WHO says its very unlikely COVID-19 leaked from Chinese lab

Feb 9 2021, 5:46 pm

Experts at the World Health Organization (WHO) say the origins of COVID-19 leaking from a lab in China is “very unlikely.”

Peter Ben Embarek, a disease specialist at the WHO’s Department of Food Safety and Zoonoses, led an international team of scientists that investigated the spread of SARS-CoV2. The Danish scientist says researchers have “uncovered new information” but nothing that has “drastically changed the picture of the COVID-19 outbreak.”

Embarek says the virus is most likely to have first appeared in humans after contact with an animal.

The WHO’s investigation team included viral experts on a four-week trip to Wuhan, the Chinese city where the novel coronavirus was first discovered. Experts say new details were added to the pandemic’s story, one of which was ruling out the theory that COVID-19 was leaked from a lab in China.

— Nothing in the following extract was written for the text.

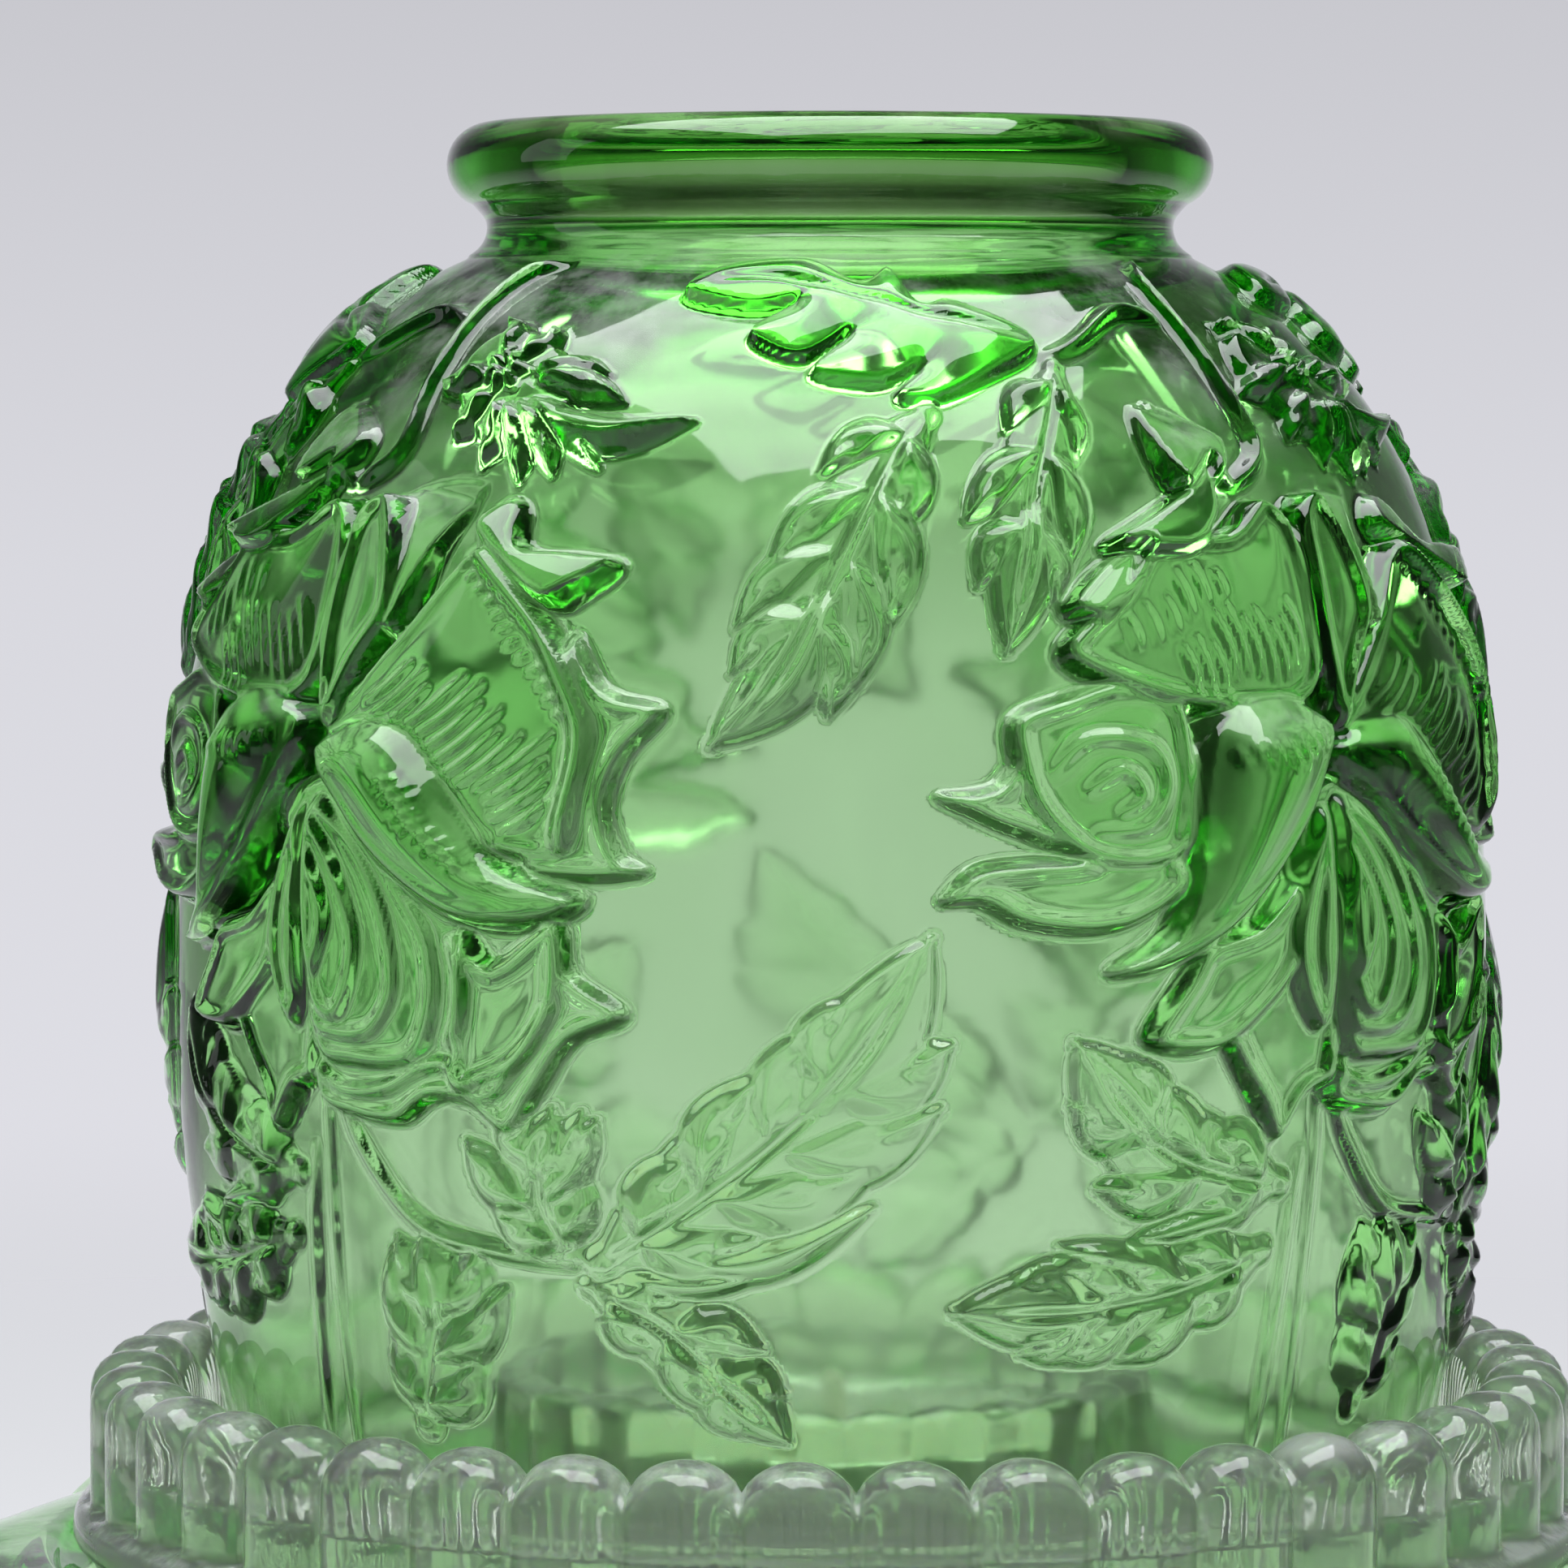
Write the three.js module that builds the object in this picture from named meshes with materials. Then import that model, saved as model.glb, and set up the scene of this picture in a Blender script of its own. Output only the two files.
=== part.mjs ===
// A three-piece pressed-glass fairy lamp, in millimetres, +Z up, origin at the centre of the foot on the table.
//
// A footed green bowl with a ruffled brim carries a clear insert on a seat in its mouth. The insert has a
// scalloped gallery of upright fingers round its rim, a ledge inside the gallery, and a cup for the candle
// in its middle. A green dome shade with an open, rolled neck stands on the ledge. A tealight stands in the
// cup: an aluminium shell, the wax in it, a wick, and the steel sustainer that holds the wick up.
import * as THREE from "three";

// ---- the candle --------------------------------------------------------------------------------------
const TEALIGHT_RADIUS = 19;
const TEALIGHT_HEIGHT = 16;
const TEALIGHT_SKIN = 0.35; // drawn aluminium
const TEALIGHT_RIM = 0.7; // how far the rolled edge stands out
const TEALIGHT_CORNER = 1; // the bevel at its foot
const WAX_DEPTH = 12.5;
const WAX_MENISCUS = 0.5; // the wax climbs this far up the shell
const WICK_RADIUS = 0.9;
const WICK_ABOVE_WAX = 7;
const SUSTAINER_RADIUS = 6.5;
const SUSTAINER_THICKNESS = 0.5;
const SUSTAINER_COLLAR = 2.6; // height of the collar that is crimped on the wick
const SUSTAINER_COLLAR_WALL = 0.5;
const FIT = 0.3; // clearance between two pieces of the candle

// ---- the shade ---------------------------------------------------------------------------------------
const SHADE_HEIGHT = 96;
const SHADE_WALL = 3.4;
const SKIRT_RADIUS = 43.4; // outside, at the foot of the shade
const BELLY_RADIUS = 48; // outside, at the widest
const BELLY_DROP = 60; // from the top of the lip to the widest
const DOME_CROWN = 5.5; // the dome's curve would close this far below the top of the lip
const DOME_SIDE_POWER = 2.75; // the dome is a superellipse with these two powers
const DOME_TOP_POWER = 2.7;
const NECK_CLEARANCE = 1.7; // round a tealight that is lifted out through the neck
const NECK_WALL = 3.3;
const NECK_DROP = 7.7; // from the top of the lip to the narrowest
const NECK_FILLET = 2; // how far the neck's hollow widens before the dome starts
const LIP_BEAD_RADIUS = 3; // the rolled bead round the mouth

// ---- the clear insert --------------------------------------------------------------------------------
const FINGERS = 42; // the upright glass fingers round the gallery
const FINGER_TURN = 1.8; // degrees from the front to the nearest groove
const FINGER_THICKNESS = 7;
const FINGER_RISE = 7.5; // from the ledge to the top of a finger
const FINGER_NOTCH = 1.8; // how far the rim dips between two fingers
const FINGER_FLUTE = 1.2; // how deep the flute between two fingers is
const SKIRT_CLEARANCE = 3.2; // between the shade's foot and the gallery, so that it lifts out easily
const LEDGE_WIDTH = 7;
const LEDGE_ABOVE_FLANGE = 3.1;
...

The team says it’s considering “several theories” as to how the disease first ended up in humans in December 2019.

“Our initial findings suggest that the introduction through an intermediary host species is the most likely pathway and one that will require more studies and more specific, targeted research,” Embarek said. “The findings suggest that the laboratory incidents hypothesis is extremely unlikely to explain the introduction of the virus to the human population.”

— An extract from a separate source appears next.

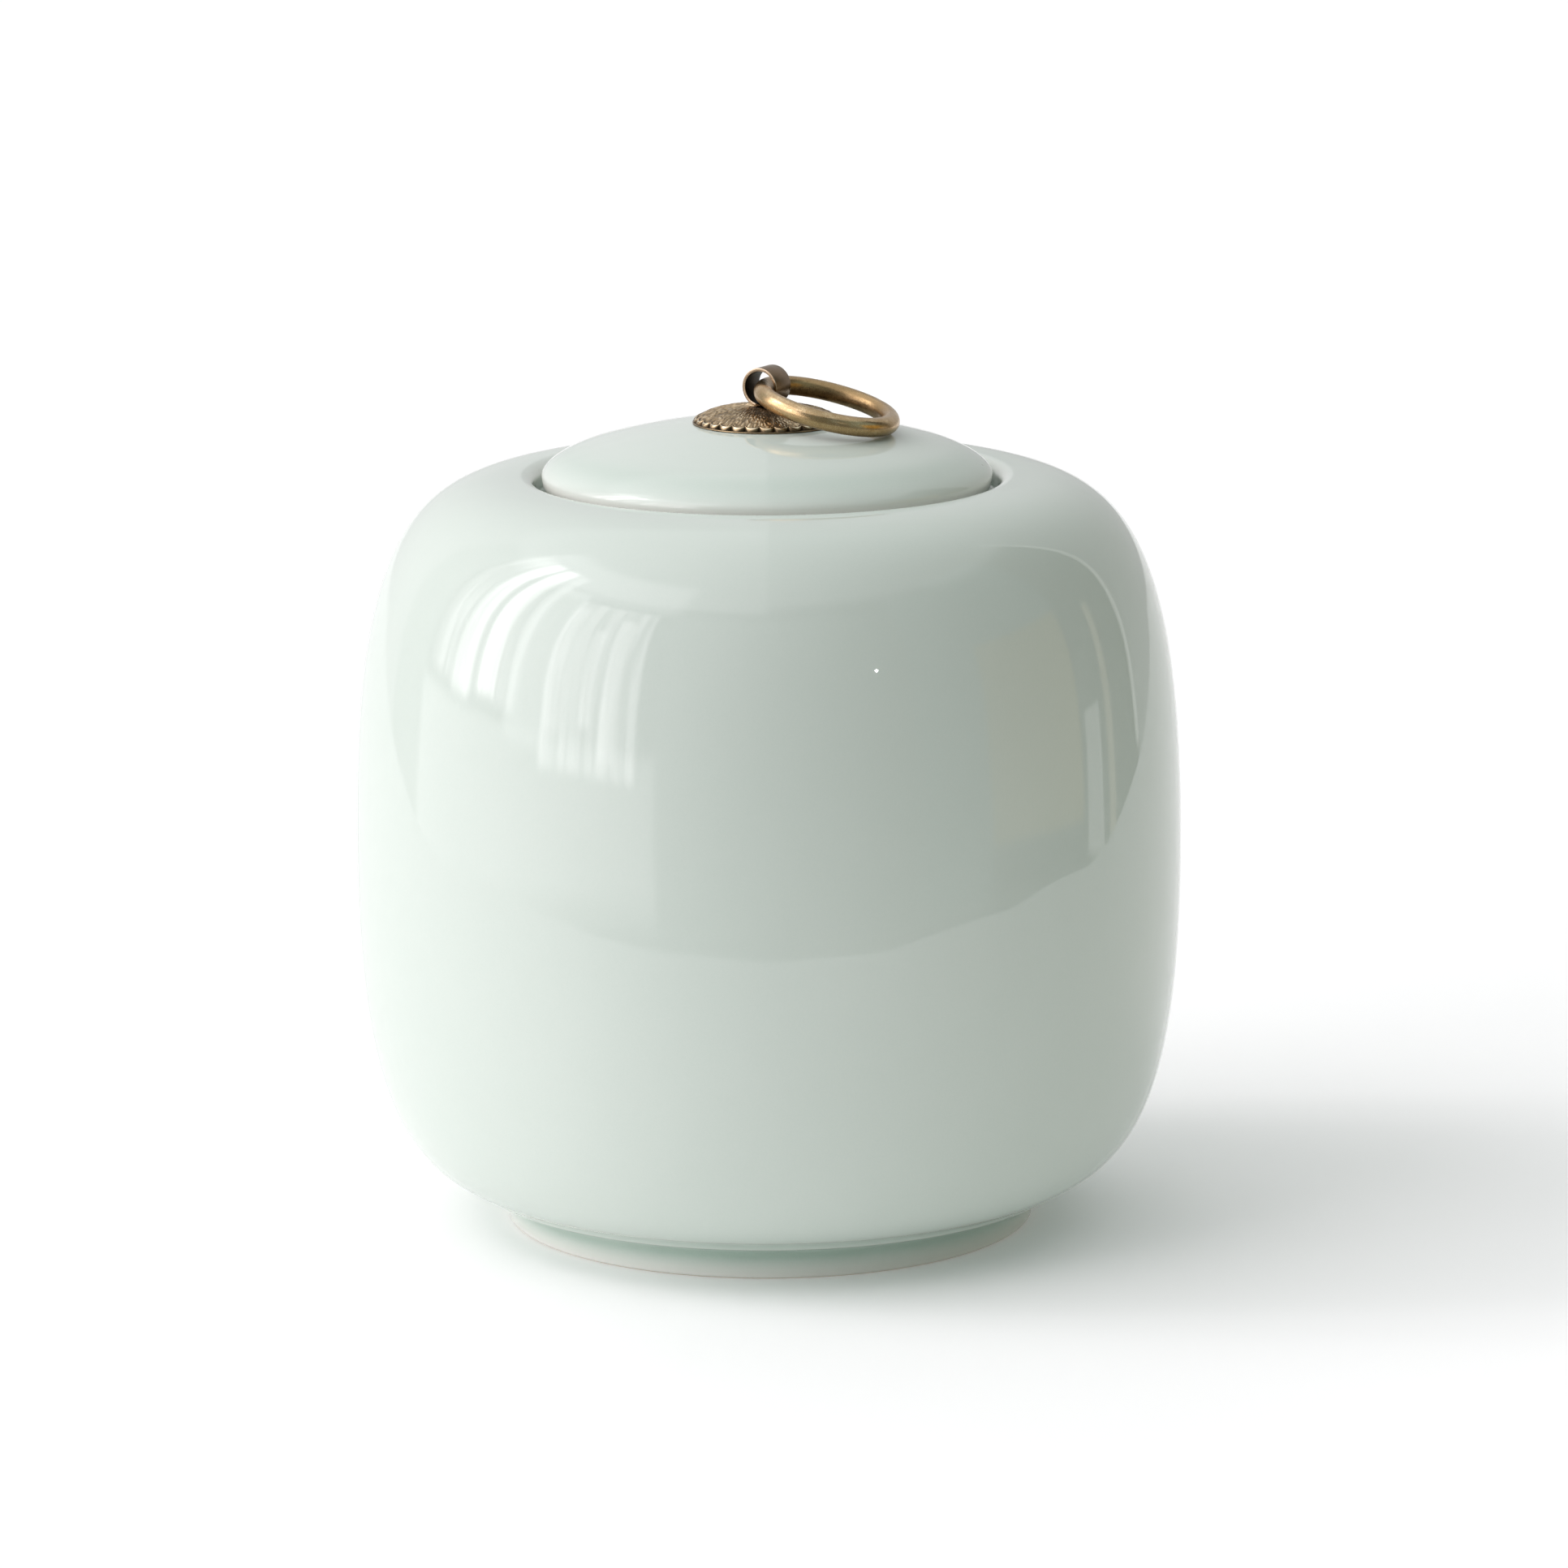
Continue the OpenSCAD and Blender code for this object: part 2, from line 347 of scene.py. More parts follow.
def glaze_depth_effect():
    """Glaze colour by thickness: pale where it runs thin, green where it pools.

    Soft clouds, fine bubbles and a few iron specks break it up.
    """
    nodes, given, out = effect(
        "Glaze depth",
        [("Glaze", "colour", None), ("Thin glaze", "colour", None),
         ("Pooled glaze", "colour", None), ("Thin", "value", 0), ("Pooled", "value", 0),
         ("Cloud size", "value", 0.02), ("Cloud strength", "value", 0.1),
         ("Coords", "vector", None)],
        [("Colour", "colour"), ("Height", "value")])
    cloud_scale = nodes.math("DIVIDE", 1.0, given["Cloud size"])
    clouds = nodes.noise(given["Coords"], cloud_scale, 4.0)
    speckle = nodes.noise(given["Coords"], 2600.0, 2.0)
    wobble = nodes.math("MULTIPLY_ADD", nodes.math("SUBTRACT", clouds, 0.5), 0.9)
    wobble.node.inputs[2].default_value = 1.0
    thin = nodes.math("MULTIPLY", given["Thin"], wobble, clamp=True)
    pooled = nodes.math("MULTIPLY", given["Pooled"], wobble, clamp=True)
    colour = nodes.mix(thin, given["Glaze"], given["Thin glaze"])
    colour = nodes.mix(pooled, colour, given["Pooled glaze"])
    drift = nodes.math("MULTIPLY", nodes.ramp(clouds, 0.3, 0.7), given["Cloud strength"])
    colour = nodes.mix(drift, colour, given["Pooled glaze"])
    bubbles = nodes.math("MULTIPLY", nodes.ramp(speckle, 0.35, 0.65), 0.05)
    colour = nodes.mix(bubbles, colour, given["Thin glaze"])
    cell = nodes.add("ShaderNodeTexVoronoi", {"Vector": given["Coords"], "Scale": 42.0}).outputs
    few = nodes.math("GREATER_THAN", nodes.add("ShaderNodeSeparateColor",
                                               {0: cell["Color"]}).outputs[0], 0.6)
    iron = nodes.math("MULTIPLY", nodes.ramp(cell["Distance"], 0.016, 0.006), few)
    colour = nodes.mix(nodes.math("MULTIPLY", iron, 0.6), colour, (0.12, 0.08, 0.05, 1))
    nodes.set(out["Colour"], colour)
    ripple = nodes.noise(given["Coords"], 40.0, 1.0)
    nodes.set(out["Height"], nodes.math("ADD", ripple, nodes.math("MULTIPLY", speckle, 0.002)))
    return nodes.tree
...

The WHO investigation team is composed of disease experts from 10 countries. The organization says its mission is to study the origins of the virus, which is believed to have been in bats before transmitting to humans through a different animal. The WHO says it’s possible to have been transferred from the bamboo rat, which is considered an exotic delicacy dish in China.

Embarek says transmission through frozen products on the trade market is also a “likely possibility.”